Por Rosario Covarrubias

Para Raquel Mosqueda, por su amistad libre y sin fuga de colibrí

La santidad no llegó para Juan Diego. Lo miro sentado en la banca que hace poco compartía con veintitantos beatos. Llegó tarde a la repartición de gracias por andar bajando el Tepeyac en silencio, con su paso de huarache que no deja huella entre la hierba y los maizales. Nunca se acostumbró a las botas ni a los zapatos de señor que han gariboleado la historia enarbolando la fe de los indios. Juan se rasca la cabeza mirando fijamente el piso, ha esperado tanto tiempo que le sigue sobrando para practicar aquello de hacer milagros. No le falta la paciencia de los muertos. Seguirá sentado en la banca desgranando sus mazorcas; cada grano, un hermano; cada hermano, un silencio; un silencio, una esperanza. Acumula paciencia, la que le corresponde a los santos, la tiende como un manto sobre las bancas vacías que ocuparon los que hoy tienen su altar. Tendrá que adorarlos como a todos los patronos. Las dos madrecitas le mirarán con ternura desde el pedestal. Nadie podrá negarle a Juan Diego que le faltan madres. Ni padres. Santos cristeros que hicieron lo necesario para ser elevados a la condición no sólo de santos, también de héroes. Estamos tan necesitados de milagros, que alguien decidió elevar la oferta. Más allá de la beatitud habrá un santo para cada día: demanda satisfecha. El indio que espere con su paciencia de medio milenio. Podrá echarse su siesta tendido en la banca, su estatura de menor se lo permite. Su piel también, niño moreno que no da lata ni significa nada más que eso. El santo cobrizo sólo puede esperar o la muerte o el olvido.

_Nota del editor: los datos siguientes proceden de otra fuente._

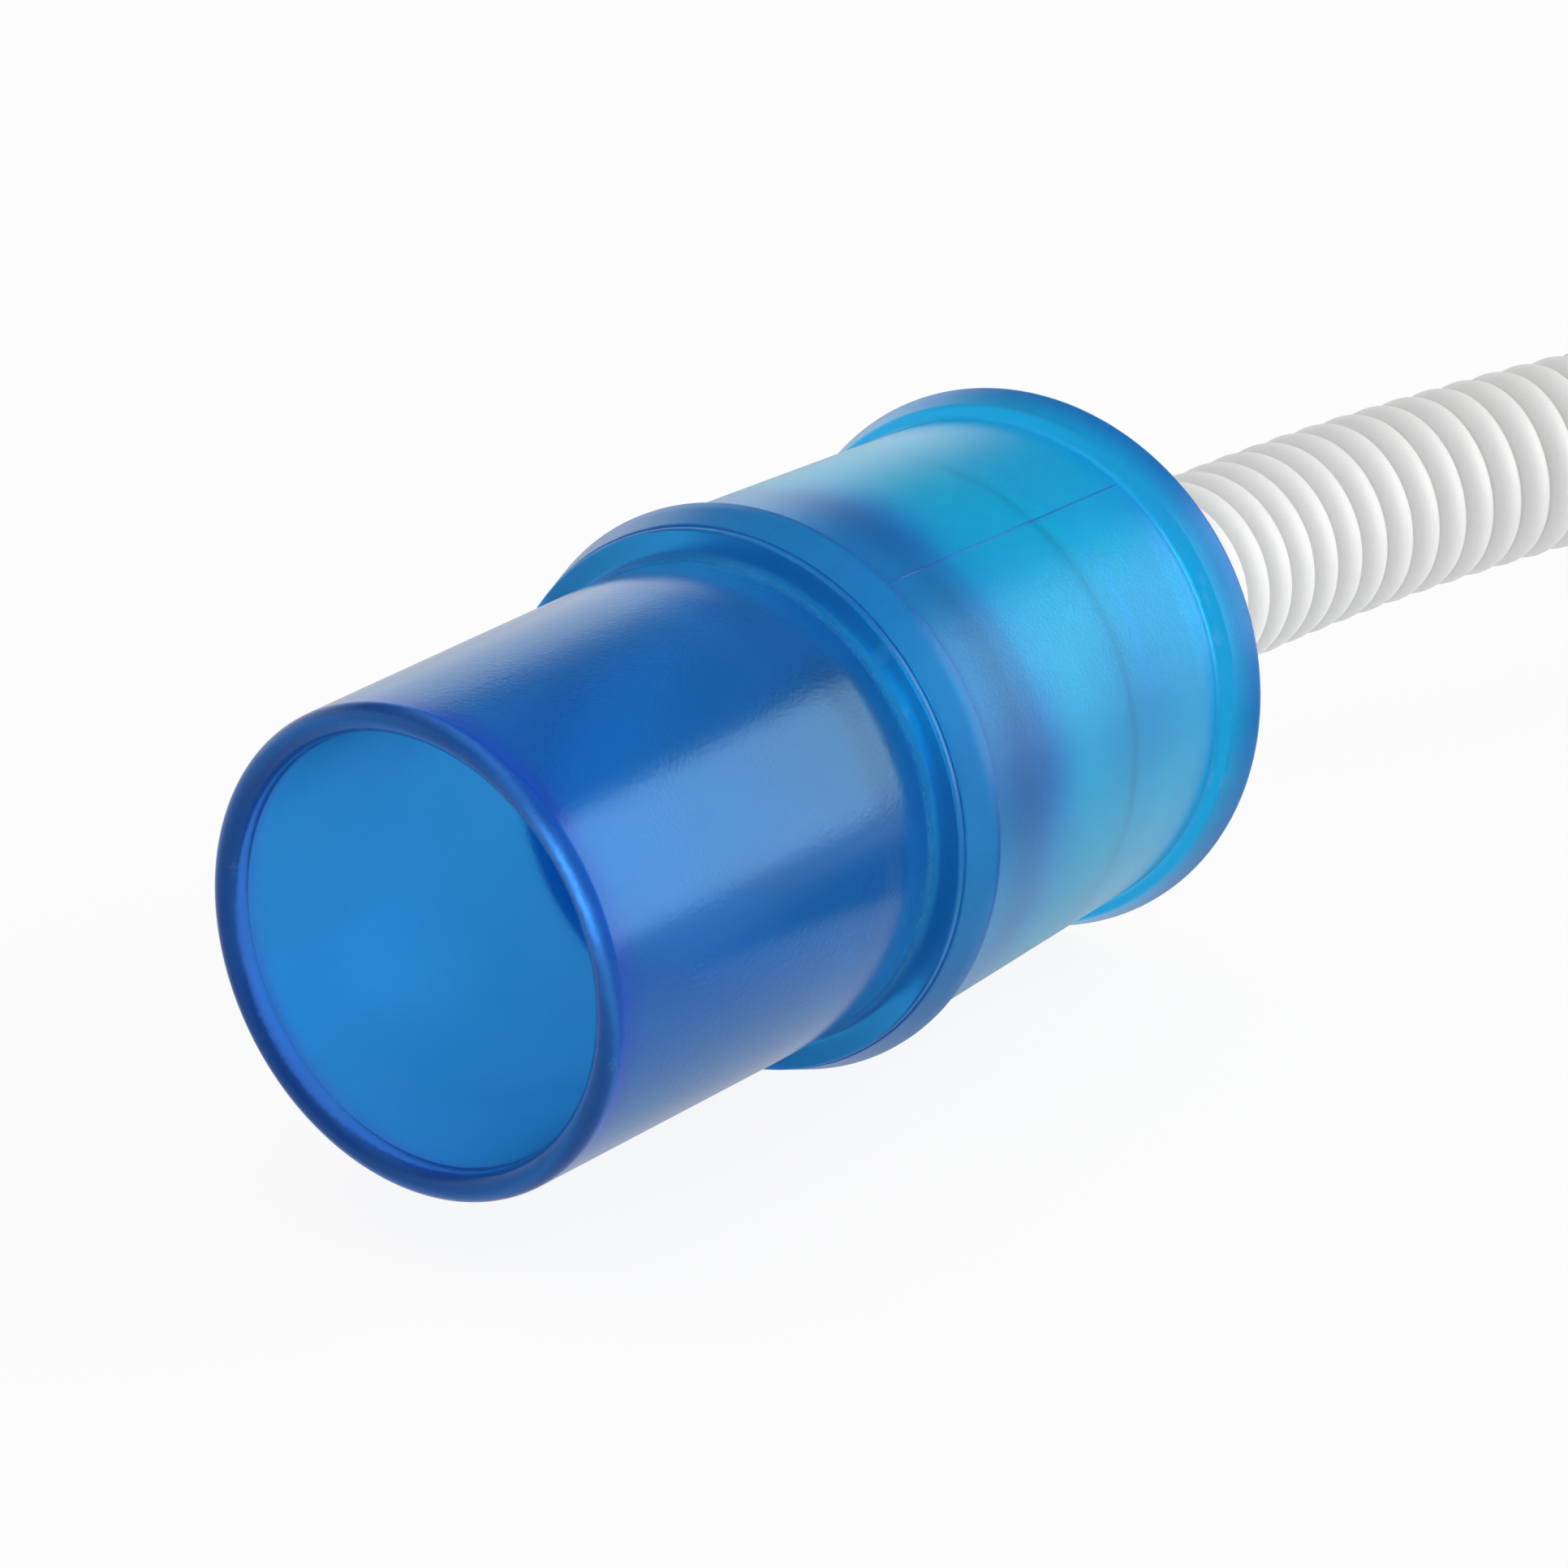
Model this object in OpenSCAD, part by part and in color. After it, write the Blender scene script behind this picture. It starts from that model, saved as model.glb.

Errando la tierra sin Tlaloc, el polvo canta la espera infértil del sueño del indio. El resto de los Juanes está allá, en su escenario desamparado, deambulando la historia de su pequeñez decretada, de su inexistencia, de su pasado sin presente. El eterno menor no puede competir, con su destino de benjamín como mancha en la foto del recuerdo. Como parte de la retórica de moda, en su sino de folclórico souvenir, en su caja del llamado rezago histórico. El indio Juan Diego no alcanza ni santidad ni existencia; el indio actual, ni existencia ni derecho. Acaso tres líneas de pasada sin pasado que cuente. Los hermanos de Juan también esperan, aunque no esperen lo mismo. Esperan a otros santos: la tierra madre, la justicia, la libertad, su acceso por la puerta grande de la historia moderna, el respeto a su integridad, a su idioma, a su cultura, a su pasado, al presente que quiere cancelarles el futuro. La banca sigue ocupada por los eternos juanes sin tierra, los sin fruto, los santos sin gracia. Los del voto de la renuncia, y la espera recurrente del padre San Andrés. (¿Habrá que contarlo otra vez?)

Juan Diego es el huérfano del mundo, el que ha buscado eternamente al Tata que llegó cuando se le murieron los dioses, el mismo que lo abandonó. El hijo más pequeño de Guadalupe sólo tiene para sí el lamento de la Llorona, sus lágrimas de noche, sus gritos de tormenta resuelta en relámpagos que no llueven. Los gritos de los dioses ofendidos, las deidades sin divinidad. Si dicen que el indio bueno es el indio muerto, los que lo afirman saben que siempre será mejor el indio que no nació.